[AIM]: Please give the data below again in full, exactly as it stands.

[SUPPLIED DATA]:
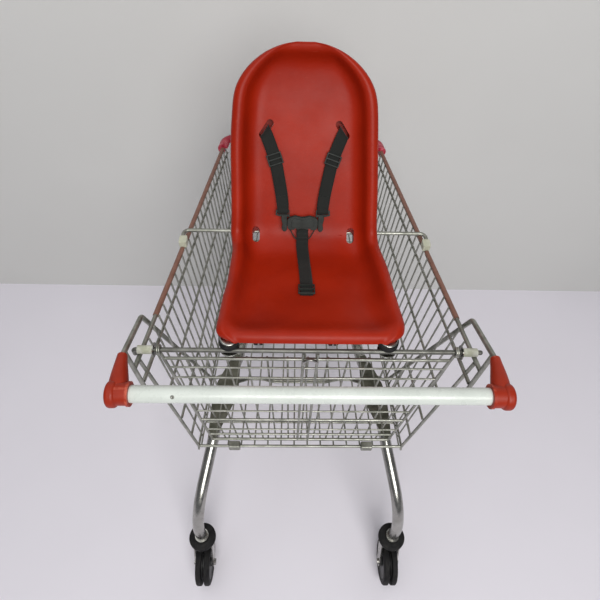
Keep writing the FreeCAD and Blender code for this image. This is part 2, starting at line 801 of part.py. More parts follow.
def seat_section(base, tilt, half, depth, thick):
    """Closed outline of the shell: base on the bucket's floor, tilt of the floor."""
    normal = V(0, -math.sin(math.radians(tilt)), math.cos(math.radians(tilt)))
    scale = min(1.0, half / 90.0)
    band_in = 25.0 * scale
    low = -depth - thick
    outline = [
        (0.0, low), (half * 0.3, low), (half * 0.6, low), (half - 22.0 * scale, low + 0.03 * thick),
        (half - 9.0 * scale, low + 0.2 * thick), (half - 2.0 * scale, low + 0.6 * thick),
        (half, low * 0.4), (half - 2.5 * scale, -5.0 * scale),
        (half - 11.0 * scale, 0.0), (half - 20.0 * scale, -2.5 * scale),
        (half - band_in - 3.0 * scale, -0.42 * depth - 2.0 * scale),
        (half - band_in - 14.0 * scale, -0.88 * depth - 1.0 * scale),
        (half * 0.45, -depth - 0.5 * scale), (0.0, -depth - 0.5 * scale),
    ]
    loop = outline + [(-x, v) for x, v in reversed(outline[1:-1])]
    points = [base + ACROSS * x + normal * (v + depth) for x, v in loop]
    curve = Part.BSplineCurve()
    curve.interpolate(Points=points, PeriodicFlag=True)
    return Part.Wire(curve.toShape())


# Pan: floor point (x, y, z), tilt, half width, bucket depth, wall.  The first
# four stations round the front lip.
PAN_STATIONS = [
    (2.0, 113.0, 985.0, 52.0, 139.0, 1.0, 9.0),
    (2.0, 118.0, 994.0, 34.0, 148.0, 1.0, 19.0),
    (2.0, 128.0, 998.0, 6.0, 156.0, 2.0, 24.0),
    (3.0, 142.0, 993.0, -12.0, 160.0, 8.0, 24.0),
    (4.0, 157.0, 984.0, -16.0, 161.0, 14.0, 23.0),
    (4.0, 185.0, 972.0, -15.0, 160.0, 20.0, wall),
    (4.0, 220.0, 961.0, -14.0, 158.5, 25.0, wall),
    (5.0, 255.0, 950.5, -12.0, 157.0, 27.0, wall),
    (4.0, 310.0, 940.0, -9.0, 154.5, 32.0, wall),
]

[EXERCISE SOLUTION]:
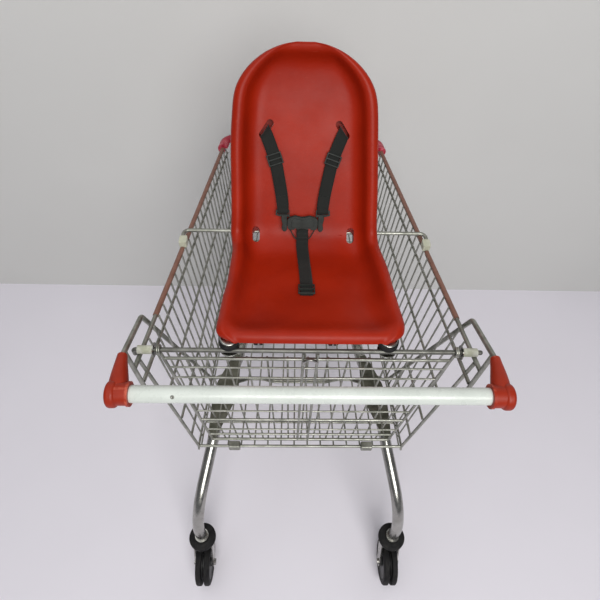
Keep writing the FreeCAD and Blender code for this image. This is part 2, starting at line 801 of part.py. More parts follow.
def seat_section(base, tilt, half, depth, thick):
    """Closed outline of the shell: base on the bucket's floor, tilt of the floor."""
    normal = V(0, -math.sin(math.radians(tilt)), math.cos(math.radians(tilt)))
    scale = min(1.0, half / 90.0)
    band_in = 25.0 * scale
    low = -depth - thick
    outline = [
        (0.0, low), (half * 0.3, low), (half * 0.6, low), (half - 22.0 * scale, low + 0.03 * thick),
        (half - 9.0 * scale, low + 0.2 * thick), (half - 2.0 * scale, low + 0.6 * thick),
        (half, low * 0.4), (half - 2.5 * scale, -5.0 * scale),
        (half - 11.0 * scale, 0.0), (half - 20.0 * scale, -2.5 * scale),
        (half - band_in - 3.0 * scale, -0.42 * depth - 2.0 * scale),
        (half - band_in - 14.0 * scale, -0.88 * depth - 1.0 * scale),
        (half * 0.45, -depth - 0.5 * scale), (0.0, -depth - 0.5 * scale),
    ]
    loop = outline + [(-x, v) for x, v in reversed(outline[1:-1])]
    points = [base + ACROSS * x + normal * (v + depth) for x, v in loop]
    curve = Part.BSplineCurve()
    curve.interpolate(Points=points, PeriodicFlag=True)
    return Part.Wire(curve.toShape())


# Pan: floor point (x, y, z), tilt, half width, bucket depth, wall.  The first
# four stations round the front lip.
PAN_STATIONS = [
    (2.0, 113.0, 985.0, 52.0, 139.0, 1.0, 9.0),
    (2.0, 118.0, 994.0, 34.0, 148.0, 1.0, 19.0),
    (2.0, 128.0, 998.0, 6.0, 156.0, 2.0, 24.0),
    (3.0, 142.0, 993.0, -12.0, 160.0, 8.0, 24.0),
    (4.0, 157.0, 984.0, -16.0, 161.0, 14.0, 23.0),
    (4.0, 185.0, 972.0, -15.0, 160.0, 20.0, wall),
    (4.0, 220.0, 961.0, -14.0, 158.5, 25.0, wall),
    (5.0, 255.0, 950.5, -12.0, 157.0, 27.0, wall),
    (4.0, 310.0, 940.0, -9.0, 154.5, 32.0, wall),
]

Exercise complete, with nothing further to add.